MATERIAL ->
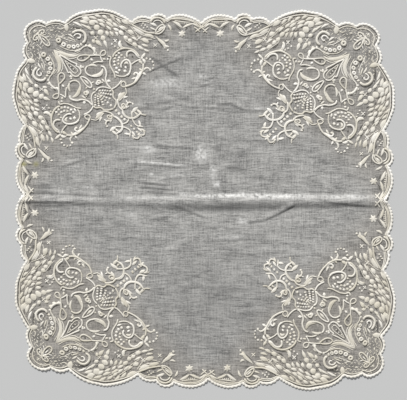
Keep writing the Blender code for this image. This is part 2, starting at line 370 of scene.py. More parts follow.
@dataclass(frozen=True)
class ClothShape:
    """The cloth's outline, how it lies out of true and the height of its folds, in millimetres."""

    width: float = CLOTH_WIDTH
    outline_step: float = 3.4
    fewest_arc_pieces: int = 4
    wander: float = 0.3
    crease_fade: float = 0.22
    crease_end: float = 0.35
    edge_work: float = 198.0
    edge_fade: float = 30.0
    slack: float = 0.15
    shade_reach: float = 1.9

    def arc(self, start: Point, end: Point, rise: float, step: float) -> np.ndarray:
        """Points of a round arc, without its end, that bulges to the right of start to end by rise.

        Args:
            start: where the arc starts.
            end: where it ends.
            rise: how far it bulges from the straight line.
            step: the distance between points.

        Returns:
            The points, one a row.
        """
        first, last = np.array(start), np.array(end)
        chord = np.linalg.norm(last - first)
        forward = (last - first) / chord
        outward = np.array((forward[1], -forward[0]))
        radius = (chord * chord / 4.0 + rise * rise) / (2.0 * rise)
        centre = (first + last) / 2.0 - outward * (radius - rise)
        half_turn = math.asin(min(chord / (2.0 * radius), 1.0))
        pieces = max(self.fewest_arc_pieces, round(2.0 * half_turn * radius / step))
        turn = np.linspace(-half_turn, half_turn, pieces, endpoint=False)[:, None]
        return centre + radius * (np.sin(turn) * forward + np.cos(turn) * outward)

    def true_outline(self, step: float, side: tuple[Scallop, ...] = HALF_SIDE) -> np.ndarray:
        """The scalloped square before it is drawn out of true: one quarter, turned four times.

        Args:
            step: the distance between points.
            side: the scallops of half a side.

        Returns:
            The points anticlockwise, one a row.
        """
        notches = [(row.outward, row.along) for row in side]
        notches += [(row.along, row.outward) for row in reversed(side)]
        rises = [row.rise for row in side] + [row.rise for row in reversed(side[:-1])]
        quarter = np.concatenate(
            [self.arc(notches[i], notches[i + 1], rise, step) for i, rise in enumerate(rises)]
        )
        turned = np.stack((-quarter[:, 1], quarter[:, 0]), axis=1)
        half = np.concatenate((quarter, turned))
        return np.concatenate((half, -half))

    @staticmethod
    def mean_pull(points: np.ndarray, rows: tuple[Pull, ...], reach: float, rest: float) -> np.ndarray:
        """The mean of the pulls at each point: exp(-(distance / reach)^2) weighs them, and rest weighs none.

        Args:
            points: places in the true design, one a row.
            rows: the pulls.
            reach: the distance over which a pull loses its hold.
            rest: the weight of not being pulled at all.

        Returns:
            The pull at each point, one a row.
        """
        places = np.array([(row.x, row.y) for row in rows])
        pulls = np.array([(row.pull_x, row.pull_y) for row in rows])
        distance = np.linalg.norm(points[:, None, :] - places[None, :, :], axis=2)
        weight = np.exp(-((distance / reach) ** 2))
        return (weight @ pulls) / (weight.sum(axis=1, keepdims=True) + rest)

    def pulled(self, points: np.ndarray) -> np.ndarray:
        """Each point moved by the edge's pulls, and inside the edge by those of the corner work too."""
        inside = np.clip((self.edge_work - np.abs(points).max(axis=1)) / self.edge_fade, 0.0, 1.0)[:, None]
        inner = self.mean_pull(points, INNER_PULLS, INNER_REACH, self.slack)
        return points + self.mean_pull(points, PULLS, PULL_REACH, 0.0) + inner * inside

    def laid_out(self, points: np.ndarray) -> np.ndarray:
        """Points of the true design moved to where they lie on the real cloth.

        Args:
            points: places in the true design, one a row.

        Returns:
            The places on the cloth as it lies, centred on the origin.
        """
        edge = self.pulled(self.true_outline(self.outline_step))
        low, high = edge.min(axis=0), edge.max(axis=0)
        scale = self.width / (high[0] - low[0])
        return (self.pulled(points) - (low + high) / 2.0) * scale

    def wandered(self, points: np.ndarray) -> np.ndarray:
        """Points moved a little to and fro by crossed waves, as hand work strays from its drawing."""
        x, y = points[:, 0], points[:, 1]
        stray_x = np.sin(x / 5.1 + 1.7 * np.sin(y / 7.3)) + np.sin(y / 4.3 + x / 23.0)
        stray_y = np.sin(y / 4.7 + 1.9 * np.sin(x / 6.1)) + np.sin(x / 5.7 - y / 19.0)
        return points + self.wander * np.stack((stray_x, stray_y), axis=1)

    @staticmethod
    def fold_height(along: np.ndarray, across: np.ndarray, rows: tuple[FoldStation, ...]) -> np.ndarray:
        """Height of a pressed fold: a squared cosine that falls to nothing on each side of its crest.

        Args:
            along: places along the fold.
            across: places across it.
            rows: the stations along it.

        Returns:
            The height at each place.
        """
        places = [row.along for row in rows]
        crest = np.interp(along, places, [row.crest for row in rows])
        height = np.interp(along, places, [row.height for row in rows])
        before = np.interp(along, places, [row.reach_before for row in rows])
        after = np.interp(along, places, [row.reach_after for row in rows])
        offset = across - crest
        share = np.clip(np.abs(offset) / np.where(offset < 0.0, before, after), 0.0, 1.0)
        return height * np.cos(share * math.pi / 2.0) ** 2

    def crease_bump(self, row: Crease, x: np.ndarray, y: np.ndarray) -> np.ndarray:
        """Height of one crease: a squared cosine across its line that fades at its two ends."""
        length = math.hypot(row.x1 - row.x0, row.y1 - row.y0)
        ux, uy = (row.x1 - row.x0) / length, (row.y1 - row.y0) / length
        up = 1.0 if ux >= 0.0 else -1.0
        along = ((x - row.x0) * ux + (y - row.y0) * uy) / length
        across = ((y - row.y0) * ux - (x - row.x0) * uy) * up
        share = np.clip(np.abs(across) / np.where(across > 0.0, row.above, row.below), 0.0, 1.0)
        nearer_end = np.minimum(along, 1.0 - along)
        inside = np.clip(nearer_end / self.crease_fade + self.crease_end, 0.0, 1.0)
        return row.height * np.cos(share * math.pi / 2.0) ** 2 * np.sin(inside * math.pi / 2.0)

    def crease_height(self, x: np.ndarray, y: np.ndarray) -> np.ndarray:
        """Height of the highest crease at each place."""
        return np.maximum.reduce([self.crease_bump(row, x, y) for row in CREASES])

    def crease_shade(self, x: np.ndarray, y: np.ndarray) -> np.ndarray:
        """Painted shade below the creases: how deep each place lies below the crease just above it, times
        its shade strength, which the lawn paints as a darker line.
        """
        above = y + self.shade_reach
        return np.maximum.reduce(
            [row.shade * (self.crease_bump(row, x, above) - self.crease_bump(row, x, y)) for row in CREASES]
        )

    @staticmethod
    def ripple_height(x: np.ndarray, y: np.ndarray) -> np.ndarray:
        """Height of the long low ripples that run across the plain field: crossed waves, never below 0."""
        calm = np.clip(1.0 - np.hypot(x, y) / 235.0, 0.0, 1.0)
        wave = np.sin(y / 2.9 + 1.3 * np.sin(x / 31.0) + x / 95.0)
        second = np.sin(y / 4.6 + 1.7 * np.sin(x / 47.0 + 1.0) - x / 70.0)
        patchy = 0.5 + 0.5 * np.sin(x / 37.0 + 2.0 * np.sin(y / 41.0))
        fine = np.sin(y / 1.15 + 2.1 * np.sin(x / 19.0 + 0.5 * np.sin(y / 9.0)) + x / 33.0)
        rubbed = np.clip(np.sin(x / 43.0 + 1.2) * np.sin(y / 17.0 + x / 90.0 + 2.0) + 0.25, 0.0, 1.0)
        broad = 0.12 * ((1.0 + wave) * patchy + (1.0 + second) * (1.0 - patchy))
        return calm * (broad + 0.055 * rubbed * (1.0 + fine))

    def height(self, x: np.ndarray, y: np.ndarray) -> np.ndarray:
        """Height of the cloth's underside over the table.

        Args:
            x: places across, on the cloth as it lies.
            y: places up.

        Returns:
            The height of the folds, swells and creases there.
        """
        pressed = np.maximum(self.fold_height(x, y, MAIN_FOLD), self.fold_height(y, x, CROSS_FOLD))
        swollen = np.maximum(pressed, soft_patches(x, y, SWELLS))
        return swollen + self.crease_height(x, y) + self.ripple_height(x, y)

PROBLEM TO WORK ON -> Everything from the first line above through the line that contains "cloth's outline, how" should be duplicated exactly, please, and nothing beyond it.

EXERCISE ANSWER ->
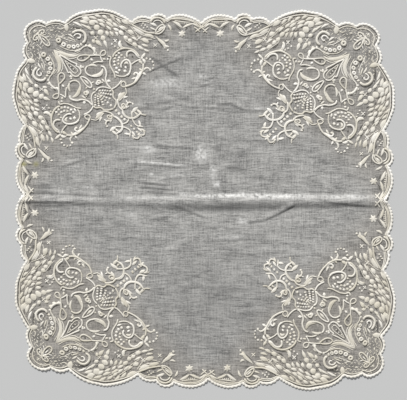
Keep writing the Blender code for this image. This is part 2, starting at line 370 of scene.py. More parts follow.
@dataclass(frozen=True)
class ClothShape:
    """The cloth's outline, how it lies out of true and the height of its folds, in millimetres."""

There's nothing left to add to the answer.